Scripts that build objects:
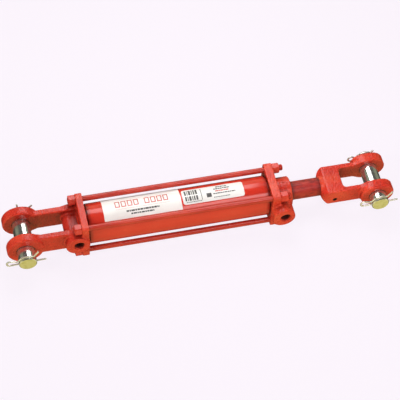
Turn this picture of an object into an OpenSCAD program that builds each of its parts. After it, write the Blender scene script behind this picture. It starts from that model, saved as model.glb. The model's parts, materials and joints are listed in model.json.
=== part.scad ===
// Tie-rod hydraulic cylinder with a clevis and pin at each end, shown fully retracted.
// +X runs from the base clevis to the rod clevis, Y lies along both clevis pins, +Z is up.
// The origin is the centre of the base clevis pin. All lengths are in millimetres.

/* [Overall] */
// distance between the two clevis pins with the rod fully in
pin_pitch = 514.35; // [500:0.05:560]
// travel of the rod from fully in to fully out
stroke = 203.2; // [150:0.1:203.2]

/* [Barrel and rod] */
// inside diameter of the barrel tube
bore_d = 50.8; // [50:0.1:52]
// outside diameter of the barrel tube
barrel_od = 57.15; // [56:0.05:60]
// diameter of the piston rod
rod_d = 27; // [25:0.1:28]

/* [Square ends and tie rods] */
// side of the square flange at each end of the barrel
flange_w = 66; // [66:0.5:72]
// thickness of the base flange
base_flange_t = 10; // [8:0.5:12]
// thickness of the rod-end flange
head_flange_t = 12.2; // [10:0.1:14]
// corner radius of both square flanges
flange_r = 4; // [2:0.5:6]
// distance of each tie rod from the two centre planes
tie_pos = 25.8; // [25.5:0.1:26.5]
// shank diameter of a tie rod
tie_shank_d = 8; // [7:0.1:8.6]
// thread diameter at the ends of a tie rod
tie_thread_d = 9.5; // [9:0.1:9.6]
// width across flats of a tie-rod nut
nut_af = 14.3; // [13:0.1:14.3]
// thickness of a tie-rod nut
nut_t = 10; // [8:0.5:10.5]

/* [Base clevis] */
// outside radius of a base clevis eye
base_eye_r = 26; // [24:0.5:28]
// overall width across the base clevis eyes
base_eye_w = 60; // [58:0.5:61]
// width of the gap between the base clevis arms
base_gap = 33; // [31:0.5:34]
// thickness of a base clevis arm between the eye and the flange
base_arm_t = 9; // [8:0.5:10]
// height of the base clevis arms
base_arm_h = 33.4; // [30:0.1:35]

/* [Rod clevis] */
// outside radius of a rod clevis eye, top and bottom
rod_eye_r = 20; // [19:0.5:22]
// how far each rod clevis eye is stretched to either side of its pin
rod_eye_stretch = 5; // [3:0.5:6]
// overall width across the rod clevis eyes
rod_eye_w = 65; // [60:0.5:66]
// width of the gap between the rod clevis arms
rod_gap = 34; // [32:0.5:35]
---
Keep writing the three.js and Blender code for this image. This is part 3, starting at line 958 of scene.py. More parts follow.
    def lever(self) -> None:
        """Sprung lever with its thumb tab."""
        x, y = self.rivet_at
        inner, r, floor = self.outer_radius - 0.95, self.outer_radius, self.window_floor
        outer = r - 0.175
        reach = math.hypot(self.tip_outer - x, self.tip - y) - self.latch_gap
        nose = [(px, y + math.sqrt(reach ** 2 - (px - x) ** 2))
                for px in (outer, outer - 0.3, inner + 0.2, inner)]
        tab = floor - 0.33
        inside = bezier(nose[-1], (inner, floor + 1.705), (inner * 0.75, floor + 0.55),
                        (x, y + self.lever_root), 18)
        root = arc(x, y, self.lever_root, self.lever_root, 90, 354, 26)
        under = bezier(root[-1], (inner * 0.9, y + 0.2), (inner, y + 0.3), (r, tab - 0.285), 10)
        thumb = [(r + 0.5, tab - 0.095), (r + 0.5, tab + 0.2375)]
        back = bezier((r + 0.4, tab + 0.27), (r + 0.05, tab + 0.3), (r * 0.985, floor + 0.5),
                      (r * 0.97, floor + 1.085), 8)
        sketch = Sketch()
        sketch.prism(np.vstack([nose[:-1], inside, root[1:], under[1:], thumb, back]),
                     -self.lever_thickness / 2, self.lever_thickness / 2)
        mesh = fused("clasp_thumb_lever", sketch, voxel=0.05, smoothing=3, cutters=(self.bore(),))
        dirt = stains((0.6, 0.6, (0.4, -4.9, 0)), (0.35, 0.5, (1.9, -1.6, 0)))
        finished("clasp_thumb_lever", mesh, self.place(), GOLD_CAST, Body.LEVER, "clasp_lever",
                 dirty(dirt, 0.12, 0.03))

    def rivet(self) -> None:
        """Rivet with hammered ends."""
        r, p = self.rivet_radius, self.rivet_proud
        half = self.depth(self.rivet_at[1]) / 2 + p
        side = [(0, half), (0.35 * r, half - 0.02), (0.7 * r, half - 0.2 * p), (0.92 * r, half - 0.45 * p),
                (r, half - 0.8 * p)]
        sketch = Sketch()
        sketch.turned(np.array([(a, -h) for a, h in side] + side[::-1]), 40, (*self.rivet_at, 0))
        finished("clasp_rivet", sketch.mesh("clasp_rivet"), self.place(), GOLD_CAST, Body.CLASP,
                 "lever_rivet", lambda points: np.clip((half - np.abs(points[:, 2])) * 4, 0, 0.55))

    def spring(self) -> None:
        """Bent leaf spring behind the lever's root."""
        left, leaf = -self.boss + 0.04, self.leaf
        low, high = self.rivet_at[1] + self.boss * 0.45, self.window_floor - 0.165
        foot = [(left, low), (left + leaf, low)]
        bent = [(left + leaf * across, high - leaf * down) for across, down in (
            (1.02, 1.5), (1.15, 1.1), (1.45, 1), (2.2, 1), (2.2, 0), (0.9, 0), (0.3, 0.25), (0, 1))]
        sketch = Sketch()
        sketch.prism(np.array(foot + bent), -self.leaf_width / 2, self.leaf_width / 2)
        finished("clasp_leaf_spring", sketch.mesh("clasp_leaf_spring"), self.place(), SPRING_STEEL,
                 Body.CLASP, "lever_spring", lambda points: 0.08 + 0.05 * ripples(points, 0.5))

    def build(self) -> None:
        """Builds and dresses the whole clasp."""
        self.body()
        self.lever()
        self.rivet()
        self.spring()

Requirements
Which lines include the word "behind"? List them all.

Reply to the task
Turn this picture of an object into an OpenSCAD program that builds each of its parts. After it, write the Blender scene script behind this picture. It starts from that model, saved as model.glb. The model's parts, materials and joints are listed in model.json.
        """Bent leaf spring behind the lever's root."""